Extract the data exactly, missing nothing.

• Information supplied:

==========

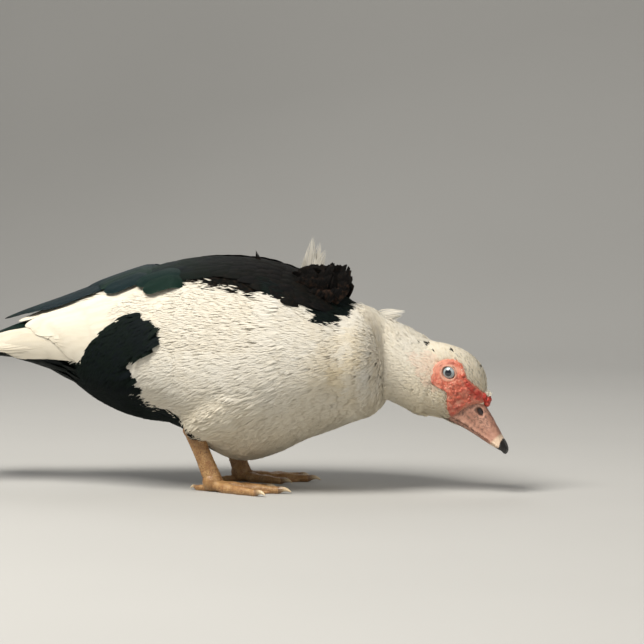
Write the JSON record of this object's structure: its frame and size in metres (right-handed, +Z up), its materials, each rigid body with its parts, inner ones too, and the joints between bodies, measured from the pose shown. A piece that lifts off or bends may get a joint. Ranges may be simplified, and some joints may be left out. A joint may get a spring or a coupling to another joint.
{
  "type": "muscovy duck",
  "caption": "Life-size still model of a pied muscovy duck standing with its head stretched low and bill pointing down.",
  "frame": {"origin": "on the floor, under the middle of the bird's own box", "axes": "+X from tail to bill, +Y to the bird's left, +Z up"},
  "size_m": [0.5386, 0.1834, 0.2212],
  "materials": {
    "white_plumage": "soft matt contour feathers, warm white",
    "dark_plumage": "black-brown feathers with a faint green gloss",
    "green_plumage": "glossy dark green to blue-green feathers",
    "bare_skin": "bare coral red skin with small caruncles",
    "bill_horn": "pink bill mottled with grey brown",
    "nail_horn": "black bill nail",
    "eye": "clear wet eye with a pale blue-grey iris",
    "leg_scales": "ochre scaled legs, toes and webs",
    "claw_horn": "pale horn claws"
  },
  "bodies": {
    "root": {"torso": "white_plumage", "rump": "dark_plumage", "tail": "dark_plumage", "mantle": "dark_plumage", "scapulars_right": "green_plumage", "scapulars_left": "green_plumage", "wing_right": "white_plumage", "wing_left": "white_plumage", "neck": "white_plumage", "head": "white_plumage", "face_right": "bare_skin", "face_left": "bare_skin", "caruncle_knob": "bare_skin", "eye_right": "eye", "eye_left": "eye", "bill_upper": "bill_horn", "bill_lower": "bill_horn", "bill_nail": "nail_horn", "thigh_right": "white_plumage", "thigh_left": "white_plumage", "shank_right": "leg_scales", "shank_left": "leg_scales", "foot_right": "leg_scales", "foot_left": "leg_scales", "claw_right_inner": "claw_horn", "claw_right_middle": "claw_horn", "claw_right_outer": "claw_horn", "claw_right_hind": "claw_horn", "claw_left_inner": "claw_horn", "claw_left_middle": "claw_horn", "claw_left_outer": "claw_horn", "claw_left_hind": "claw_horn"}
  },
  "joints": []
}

==========

• The output:
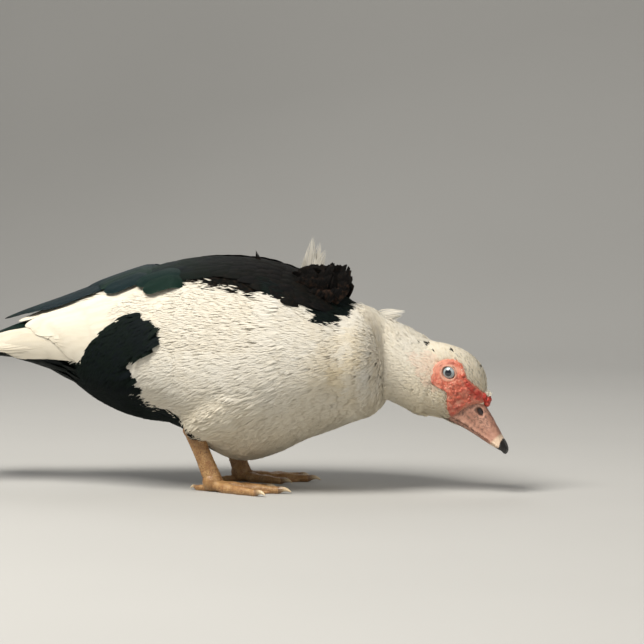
Write the JSON record of this object's structure: its frame and size in metres (right-handed, +Z up), its materials, each rigid body with its parts, inner ones too, and the joints between bodies, measured from the pose shown. A piece that lifts off or bends may get a joint. Ranges may be simplified, and some joints may be left out. A joint may get a spring or a coupling to another joint.
{
  "type": "muscovy duck",
  "caption": "Life-size still model of a pied muscovy duck standing with its head stretched low and bill pointing down.",
  "frame": {"origin": "on the floor, under the middle of the bird's own box", "axes": "+X from tail to bill, +Y to the bird's left, +Z up"},
  "size_m": [0.5386, 0.1834, 0.2212],
  "materials": {
    "white_plumage": "soft matt contour feathers, warm white",
    "dark_plumage": "black-brown feathers with a faint green gloss",
    "green_plumage": "glossy dark green to blue-green feathers",
    "bare_skin": "bare coral red skin with small caruncles",
    "bill_horn": "pink bill mottled with grey brown",
    "nail_horn": "black bill nail",
    "eye": "clear wet eye with a pale blue-grey iris",
    "leg_scales": "ochre scaled legs, toes and webs",
    "claw_horn": "pale horn claws"
  },
  "bodies": {
    "root": {"torso": "white_plumage", "rump": "dark_plumage", "tail": "dark_plumage", "mantle": "dark_plumage", "scapulars_right": "green_plumage", "scapulars_left": "green_plumage", "wing_right": "white_plumage", "wing_left": "white_plumage", "neck": "white_plumage", "head": "white_plumage", "face_right": "bare_skin", "face_left": "bare_skin", "caruncle_knob": "bare_skin", "eye_right": "eye", "eye_left": "eye", "bill_upper": "bill_horn", "bill_lower": "bill_horn", "bill_nail": "nail_horn", "thigh_right": "white_plumage", "thigh_left": "white_plumage", "shank_right": "leg_scales", "shank_left": "leg_scales", "foot_right": "leg_scales", "foot_left": "leg_scales", "claw_right_inner": "claw_horn", "claw_right_middle": "claw_horn", "claw_right_outer": "claw_horn", "claw_right_hind": "claw_horn", "claw_left_inner": "claw_horn", "claw_left_middle": "claw_horn", "claw_left_outer": "claw_horn", "claw_left_hind": "claw_horn"}
  },
  "joints": []
}